We reached the road at 11:55 and then headed up Blanca in the very good weather. The nice thing about months other than June through September is that afternoon weather tends to be better, fewer thunderstorms. We made our way up and around 13,800 feet some rime ice and snow began to cover much of the route. It was cold! Blanca, at 14,345 feet stands noticeably higher than Little Bear and Ellingwood both right at 14,000 feet within a mile. Oh how I wish Colorado had some 15,000 foot tall mountains, or 16,000... or 26,000. We summitted around 2:20 PM, then did the traverse to Ellingwood, summitting around 3:30 or so. Then we headed the long 9 mile back to the car, arriving just 10 minutes after sunset just before 7 PM, making for an almost 14 hour trip car to car. While my watch died after 12 hours, M had just over 20 miles, 52,000 steps for the day, and 8,600 feet of elevation gain, and that includes 3rd and 4th class, a little roped travel and some icy snow. That makes it 44 official 14ers for me! Only 9 official ones remaining. The Wilson group, the Eolus group, Culebra, Pyramid, Capitol, and Snowmass. Not exactly easy ones to get to or to hike.
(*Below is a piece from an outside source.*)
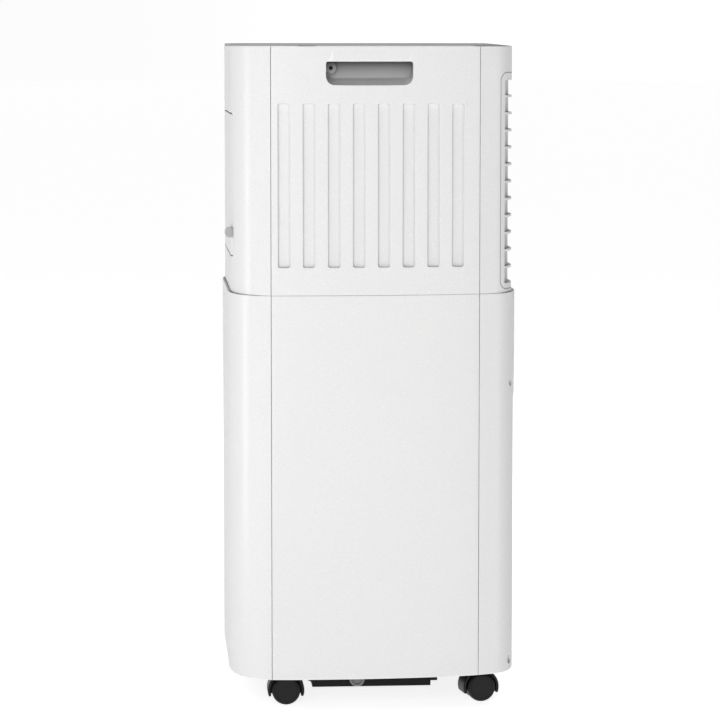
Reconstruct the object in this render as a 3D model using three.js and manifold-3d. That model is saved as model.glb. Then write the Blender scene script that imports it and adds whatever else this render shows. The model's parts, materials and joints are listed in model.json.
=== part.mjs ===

Culebra and Pyramid I'd like to take a crack at this winter, otherwise, it appears they will probably have to wait until next year considering how much snow and ice we encountered this week.

We had Pizza at All-Gon in Fort Garland, and then drove back to Denver, I arrived home about 11:30 PM, took a shower and slept the sweet sleep of night sweats. (After big days it's not uncommon for me to have night sweats, it started in 2014 after the North Coast 24. I figure that my hormones are out of wack after such a demanding day.) I hope you had a good week too!